Before diving into this post, and just as a concerned parent, I did some reading about technology and its impacts.  Let’s be honest, the impacts effect us all, not just our vulnerable teens.  Have you checked your screen time on your own smart phone lately?  I searched for information from reputable sources and mostly found it universally indicated that excess screen time is thought to contribute to increases in depression, anxiety and overall reduced mental health, especially in adolescents.  It hampers the ability to learn normal, developmental social skills.  Pick your source, it’s all over Google results.  I then sought some statistics on adolescent technology use.  Pew Research Center performs social science research and data collection, and recently conducted demographic research on Teens, Social Media and Technology (2018).  Surveyed teens reported the top benefit of technology use was staying connected with family and friends.  Living overseas, and having connected with friends far and wide via my Facebook question, this benefit is clear to me.  The same teens reported the worst impact as bullying and rumor-spreading.  Certainly we’ve all read the sad stories of teens killing themselves over cyber bullying that their grieving parents knew nothing about.  So there are obviously good and bad, I just need to find the balance for my family.

So my wise associates have come up with lots of great ways to go forward, based on their own parenting experiences:

Screen time limits-set a specific limit on screen time usage.  Maybe it depends upon age, or what type of technology is being requested?  Several really sensible comments were made on this solution, including little to no screen time for entertainment during the week, and more on the weekends, so not to distract from necessary homework and studying during the school week.  This was the most popular response.

App limits-limit the use of apps, specifically ones that are for entertainment purposes only.  I personally am concerned about the plethora of social media apps like TikTok, Facebook, Instagram, Snapchat, etc…some of these I never even knew existed until my teen got her phone!  

Techno-parental controls-genius!  Services/apps like Orbi and AT&T Smart Home allow the parent to control the internet connectivity to specify devices in the house.  Wanna be sure your teen isn’t using her phone in bed at night?  Turn off her internet!  Genius, I say!

Earned screen time-many approaches can be applied here.  Give your kids chores to earn screen time (or at least require completion of chores first), a required amount of outdoor or physical activity, or positive participation in a family activity with screen time being a sort of reward.
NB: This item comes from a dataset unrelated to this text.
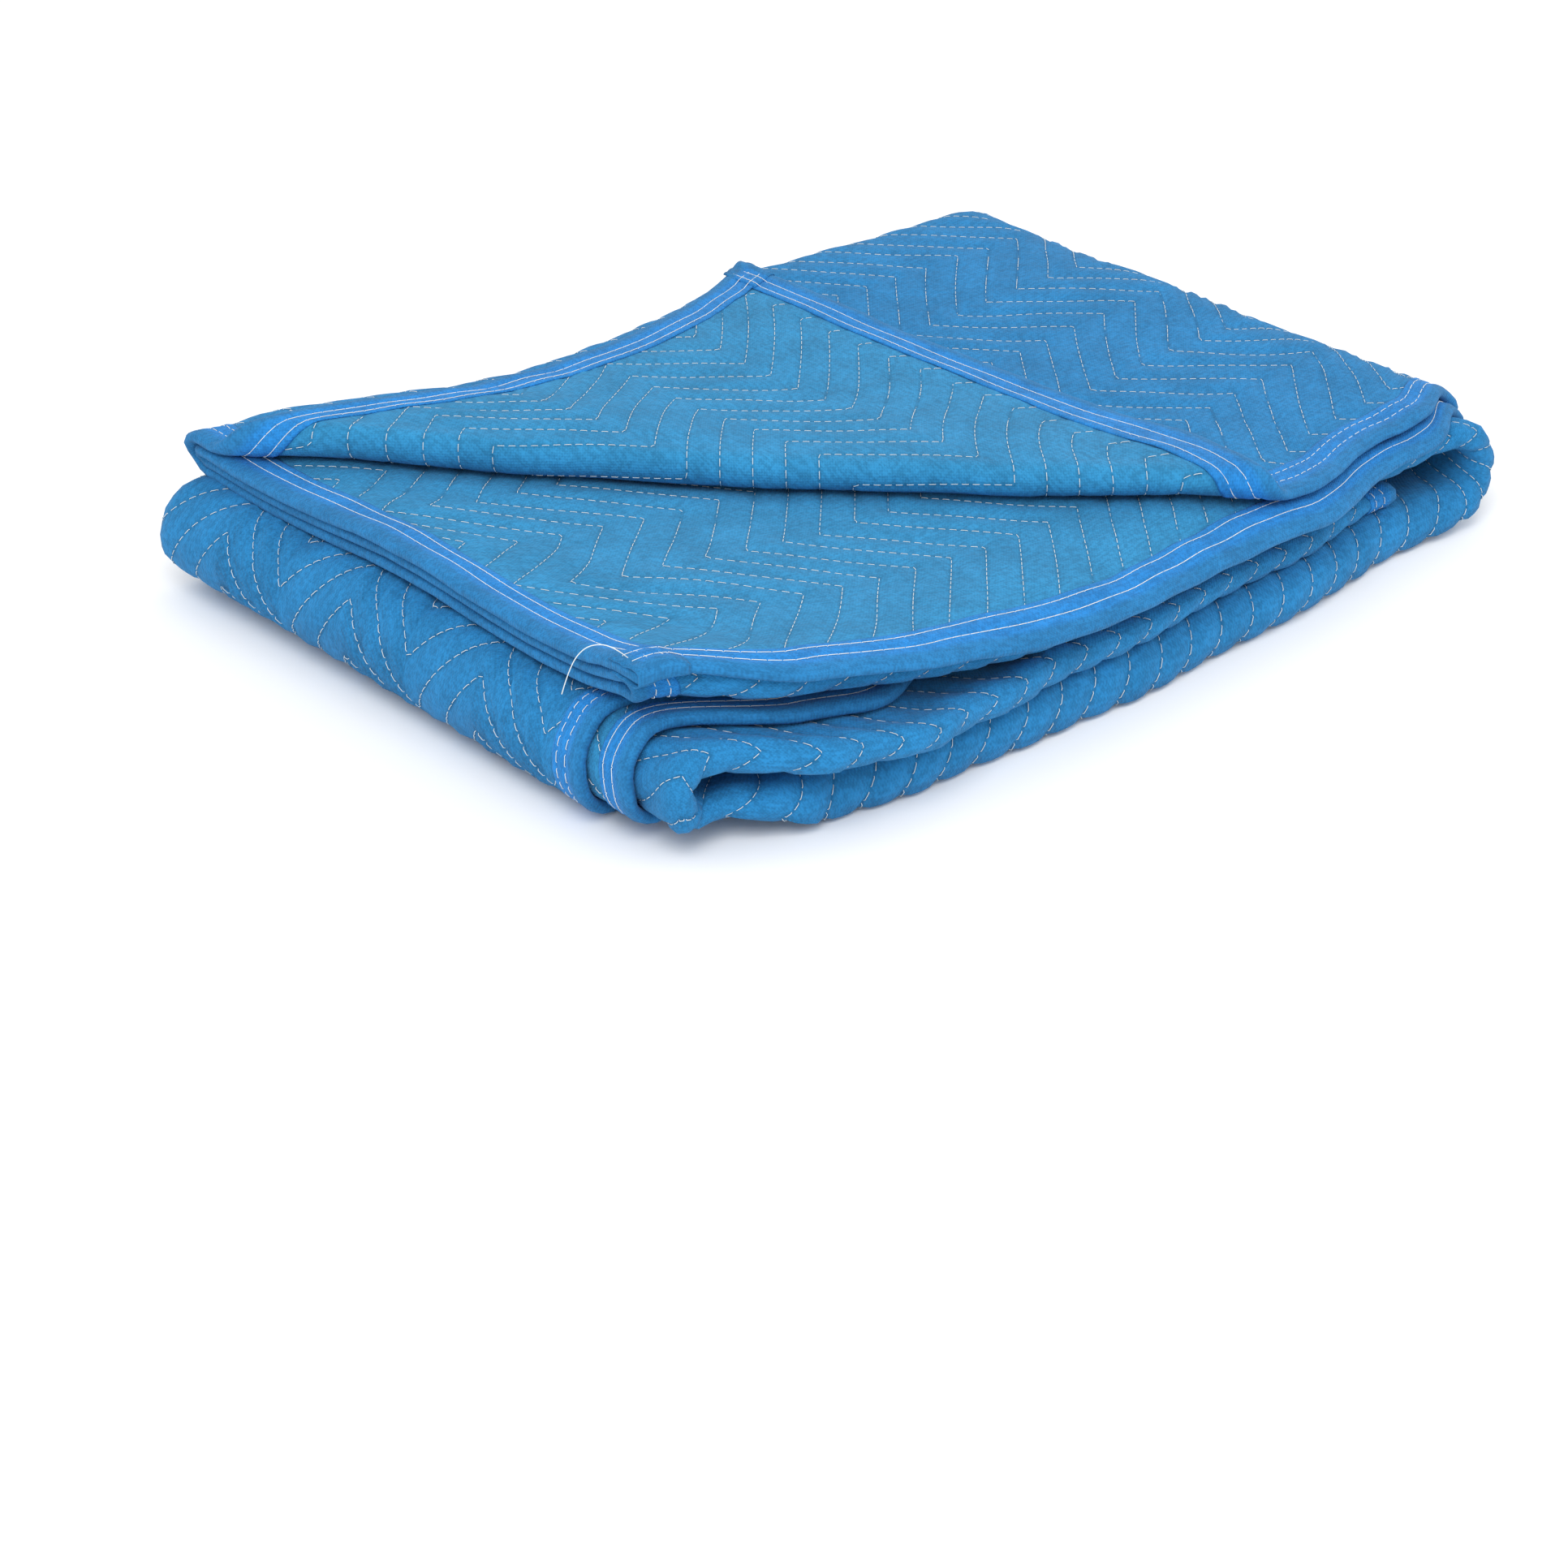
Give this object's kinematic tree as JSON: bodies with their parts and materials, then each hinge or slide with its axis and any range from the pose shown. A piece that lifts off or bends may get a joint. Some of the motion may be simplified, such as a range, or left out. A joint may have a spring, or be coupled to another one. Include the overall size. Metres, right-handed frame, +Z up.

Modeling-as the adults, we need to model the same technology etiquette that we expect of our kids.  Draw the line and adhere to it yourself…no cell phones at the dinner table or in bed, limit your device use when home with the family, engage actively with them and help them learn ways to be busy and enjoy their time without electronics.  (Another tidbit that is pervasive online is that kids NEED some boredom to fuel their creativity.)
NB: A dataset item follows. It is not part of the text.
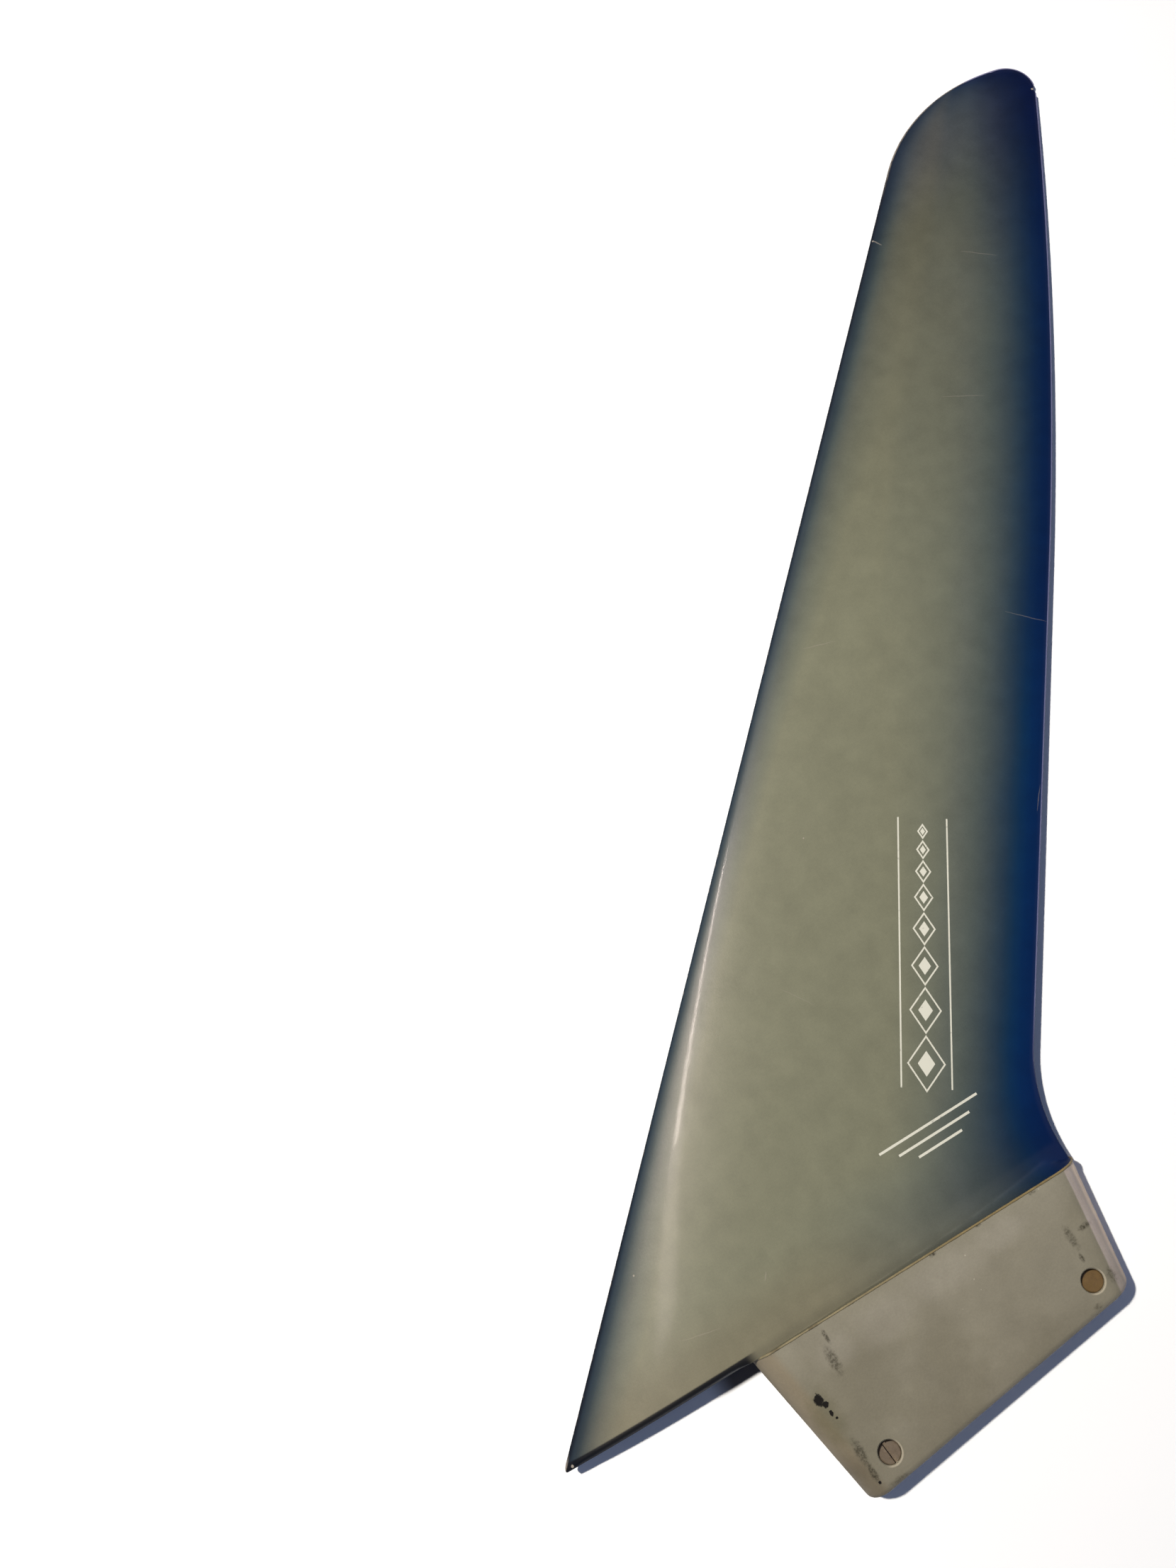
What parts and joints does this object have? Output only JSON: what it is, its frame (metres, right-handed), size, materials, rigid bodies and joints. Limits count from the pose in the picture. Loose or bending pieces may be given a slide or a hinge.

Chill out-relax!  I would be remiss if I didn’t mention the comments of a couple of my slightly more progressive friends, both of whom have older kids than mine and have found stricter limitations for their kids to be counterproductive and not in keeping with modern needs, even for school work. They specifically have tried some methods and came to the conclusion that this is just a rite of passage of this generation-learning how to moderate their technology use while also ensuring they are capable and adept in a technologically ruled world.  One friend even mentioned that her family didn’t have cable as a kid so they loved going to other homes that did have cable, and this is the cable of our kids’ generation!  Same here, Gretchen!  I remember which house and grade I was in when we first got cable tv!
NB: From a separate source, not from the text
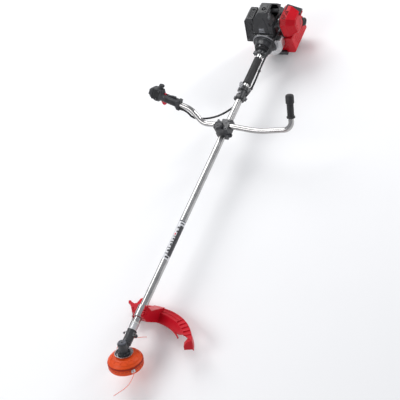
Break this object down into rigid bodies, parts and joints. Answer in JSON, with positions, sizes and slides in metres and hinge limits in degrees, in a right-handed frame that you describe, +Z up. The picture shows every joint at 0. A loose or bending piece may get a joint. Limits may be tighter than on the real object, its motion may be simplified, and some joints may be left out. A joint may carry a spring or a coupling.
{
  "type": "string trimmer",
  "caption": "Petrol string trimmer: line head on a bevel gearbox, red guard, long straight tube, handlebar with throttle handle, and two-stroke engine standing on its foot.",
  "frame": {"origin": "middle of the underside of the engine stand's foot plate, on the ground", "axes": "+X along the drive tube from the trimmer head to the engine's rear, +Y to the operator's right (throttle side), +Z up"},
  "size_m": [1.8227, 0.6593, 0.3042],
  "materials": {
    "tube_aluminium": "polished",
    "cast_aluminium": "cast",
    "bar_steel": "polished",
    "steel": "turned",
    "head_orange": "moulded",
    "guard_red": "moulded",
    "tank_red": "moulded",
    "trigger_red": "moulded",
    "black_plastic": "moulded",
    "black_paint": "satin",
    "rubber_black": "matt",
    "eyelet_grey": "moulded",
    "line_red": "extruded",
    "spool_white": "moulded"
  },
  "bodies": {
    "machine": {"drive_tube": "tube_aluminium", "shaft_bearings": "steel", "gearbox_housing": "black_paint", "gearbox_cap": "eyelet_grey", "gearbox_plate": "steel", "guard_shell": "guard_red", "guard_clamp": "guard_red", "line_cutter": "steel", "clamp_base": "black_paint", "clamp_cap": "black_paint", "harness_clamp": "black_paint", "harness_eyelet": "eyelet_grey", "shaft_grip": "rubber_black", "cable_clips": "black_plastic", "throttle_cable": "rubber_black", "clutch_housing": "black_paint", "vibration_damper": "rubber_black", "crankcase": "cast_aluminium", "cylinder": "cast_aluminium", "engine_shroud": "black_plastic", "muffler": "steel", "muffler_guard": "black_plastic", "spark_plug": "steel", "plug_boot": "rubber_black", "carburettor": "steel", "filter_base": "black_plastic", "filter_cover": "tank_red", "fuel_tank": "tank_red", "starter_housing": "black_plastic", "engine_stand": "black_plastic"},
    "cutting_head": {"output_spindle": "steel", "output_gear": "steel", "thrust_cup": "steel", "head_cover": "head_orange", "head_bowl": "head_orange", "line_eyelets": "steel", "line_front": "line_red", "line_rear": "line_red"},
    "drive": {"drive_shaft": "steel", "clutch_drum": "steel", "input_pinion": "steel"},
    "spool": {"line_spool": "spool_white", "bump_knob": "black_plastic"},
    "crank": {"crankshaft": "steel", "flywheel": "cast_aluminium", "clutch_shoes": "steel"},
    "piston": {"piston": "cast_aluminium"},
    "handlebar": {"handlebar_tube": "bar_steel", "left_grip": "rubber_black", "handle_front_shell": "black_plastic", "handle_rear_shell": "black_plastic"},
    "trigger": {"throttle_trigger": "trigger_red"},
    "lockout": {"lockout_lever": "black_plastic"},
    "stop": {"stop_switch": "trigger_red"},
    "lock": {"lock_button": "black_plastic"},
    "carb_lever": {"throttle_lever": "steel"},
    "fuel_cap": {"fuel_cap": "black_plastic"},
    "starter": {"starter_handle": "black_plastic"},
    "clamp_knob": {"clamp_knob": "black_plastic"}
  },
  "joints": [
    {"name": "head_spin", "type": "hinge", "parent": "machine", "child": "cutting_head", "pos_m": [-1.59, 0, 0.135], "axis": [0.4695, 0, 0.8829], "continuous": true},
    {"name": "drive_spin", "type": "hinge", "parent": "machine", "child": "drive", "pos_m": [-1.59, 0, 0.135], "axis": [1, 0, 0], "continuous": true},
    {"name": "spool_bump", "type": "slide", "parent": "cutting_head", "child": "spool", "axis": [0.4695, 0, 0.8829], "range_m": [0, 0.0035], "stiffness_N_per_m": 600, "springref_m": -0.006},
    {"name": "crank_spin", "type": "hinge", "parent": "machine", "child": "crank", "pos_m": [-1.59, 0, 0.135], "axis": [1, 0, 0], "continuous": true},
    {"name": "piston_slide", "type": "slide", "parent": "machine", "child": "piston", "axis": [0, 0, 1], "range_m": [-0.026, 0]},
    {"name": "handlebar_tilt", "type": "hinge", "parent": "machine", "child": "handlebar", "pos_m": [-0.589, 0, 0.169], "axis": [0, 1, 0], "range_deg": [-15, 25], "deforming": ["throttle_cable"]},
    {"name": "throttle_pull", "type": "hinge", "parent": "handlebar", "child": "trigger", "pos_m": [-0.53923, 0.27745, 0.24008], "axis": [-0.8192, 0, 0.5736], "range_deg": [0, 18], "stiffness_Nm_per_rad": 0.25, "springref_deg": -14.32},
    {"name": "lockout_press", "type": "hinge", "parent": "handlebar", "child": "lockout", "pos_m": [-0.53164, 0.24557, 0.25091], "axis": [0.8192, 0, -0.5736], "range_deg": [0, 9], "stiffness_Nm_per_rad": 0.2, "springref_deg": -11.46},
    {"name": "stop_slide", "type": "slide", "parent": "handlebar", "child": "stop", "axis": [0.158, 0.9613, 0.2257], "range_m": [-0.005, 0]},
    {"name": "lock_press", "type": "slide", "parent": "handlebar", "child": "lock", "axis": [-0.5514, 0.2755, -0.7875], "range_m": [0, 0.004], "stiffness_N_per_m": 300, "springref_m": -0.002},
    {"name": "carb_turn", "type": "hinge", "parent": "machine", "child": "carb_lever", "pos_m": [-0.057, -0.063, 0.1977], "axis": [0, 0, -1], "range_deg": [0, 54]},
    {"name": "fuel_cap_turn", "type": "hinge", "parent": "machine", "child": "fuel_cap", "pos_m": [0.03, -0.11, 0.113], "axis": [0, -1, 0], "range_deg": [0, 540]},
    {"name": "starter_pull", "type": "slide", "parent": "machine", "child": "starter", "axis": [0, 1, 0], "range_m": [0, 0.5], "stiffness_N_per_m": 8, "springref_m": -0.3},
    {"name": "clamp_knob_turn", "type": "hinge", "parent": "machine", "child": "clamp_knob", "pos_m": [-0.607, 0.003, 0.185], "axis": [0, 0, 1], "range_deg": [0, 720]}
  ],
  "couplings": [
    {"joint": "drive_spin", "follows": "head_spin", "ratio": -1.3571},
    {"joint": "carb_turn", "follows": "throttle_pull", "ratio": 3}
  ]
}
I really appreciate my compadres’ input and sharing of experiences!  (That’s actually one great thing I love about social media!)  You may ask now, what solution did I decide upon?  

As a start, their chores and homework must be completed before the screen time begins.  I’ve still not completely figured out the penalty for neglecting completion of chores…will it be a rewards and demerit style system?  I dunno yet.

For the daughter’s smart phone, she will turn it in upon return from school while completing homework.  Online homework requirements will be accomplished via our family desktop or laptop, so that I can remove her school email from her cell phone and apply screen time limits directly to her phone.  It will be adjusted allowing more time on weekends.  Don’t judge, but recently I checked her screen time and it was 23 hours in under a week!  I couldn’t believe it.  Turns out she gets on Instagram “calls” with her friends and then they play video games “together”!

Photo by EVG photos from Pexels

For my son, who doesn’t have a cell phone but loves the Xbox and tablet for games, he will get similar screen time as his sister for his tablet gaming, similarly with longer weekend times.  However, the rule in our house of no Xbox during the week will stay intact.  This does impact him more than his sister, because he uses the Xbox more, but his screen use has been a bit more dramatic in regards to affecting his mood and behaviors, so his limits are a little bit stricter.

I made the novice mistake of too much leniency in the beginning and now will have the struggle of reigning it in.  Wish me luck!  Please share your ideas if you have other ways that have worked in your family!